LAWS(P&H)-1986-11-78

BILLU SINGH Vs. GURCHARAN SINGH

Decided On November 25, 1986
BILLU SINGH Appellant
V/S
GURCHARAN SINGH Respondents

JUDGEMENT

(1.) To appreciate the dispute which requires to be resolved in the present appeal, it is necessary to have reference to some of the facts.

(2.) Wazir Singh had three sons, Kaka Singh, Teja Singh and Ishar Singh. Plaintiff respondnet Nos. 1 and 2 are the sons of Kaka Singh from his wife Bachan Kaur, while Billu Singh defendant-appellant is the son of Teja Singh. Wazir singh owned 280 Kanals 12 Marlas of land.

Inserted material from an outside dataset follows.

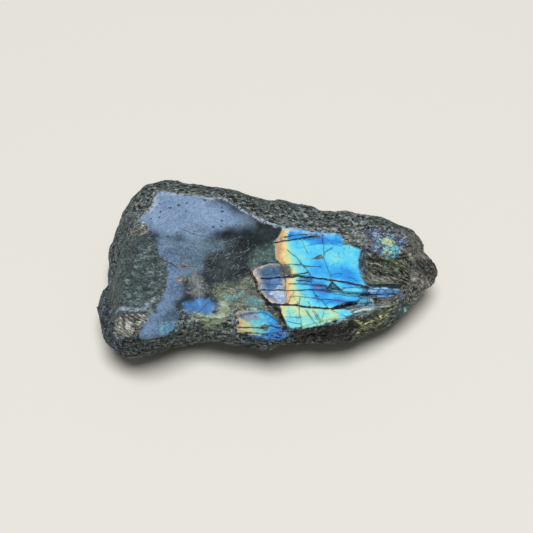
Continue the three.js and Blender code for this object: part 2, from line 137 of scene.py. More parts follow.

The appellant filed a suit against Wazir Singh and secured a consent decree to the effect that the former is the owner of the entire land of Wazir Singh. After the death of Wazir Singh, the plaintiff-respondents filed a suit for possession of 1/3rd share, i.e. 93 Kanals, 11 Marlas, out of the land measuring 280 Kanals 12 Marlas left by the deceased. They impugned the decree secured by the appellant in his favour, inter alia, on the ground that the land in suit was ancestral, joint Hindu family coparcenary property of the respondent and the appellant, and that the same could not be alienated and the alleged consent was without legal necessity and consideration. The suit was partly decreed in favour of the respondents of the extent that they were entitled to possession of 31 Kanals 4 Marlas of land. Being dissatisfied from the said decree, the respondents as also the appellant preferred appeals which came up for arguments before the learned Additional District Judge Bhatinda, on 4th March, 1986. On behalf of the respondents, the claim in appeal was that they were entitled to full 1/3rd share in the estate of Wazir Singh to the extent of 93 Kanals 11 Marlas. On the other hand the appellant challenged the decree passed by the trial Court in favour of the respondent to the extent of 31 Kanals 4 Marlas. On the date of hearing, the counsel for the appellant made a statement that the matter had been amicably settled between the parties. The learned counsel for the respondents made a statement agreeing to what had been stated by the counsel for the appellant. Being thus satisfied that the matter had been amicably settled between the parties, the learned Additional District Judge passed the following order :-

(3.) In the present appeal from the aforesaid judgment and decree of the learned Additional District Judge, the learned counsel for the appellants has contended that the manner isnwhich the compromise has been recorded by the Court below is not in accordance with law. He relies on the provisions of Order 23, rule 3, Code of Civil Procedure, and seeks support from Dalip Singh and another V. Raj Mall and others, 1981 PunLJ 298 and contends that the mandatory provisions of rule 3 ibid required that when a Court is satisfied that a suit pending before it has been adjusted wholly or in part by any lawful agreement or compromise in writing and signed by the parties, the Court shall pass a decree in accordance therewith. In the present case, no such written agreement or compromise deed signed by the parties was filed in the Court at the time of passing of the decree under appeal. The words "in writing and signed by the parties" as introduced in rule 3 ibid by the Amending Act of 1976 are mandatory in character and non-compliance therewith renders the decree based on the alleged compromise or agreement unsustainable.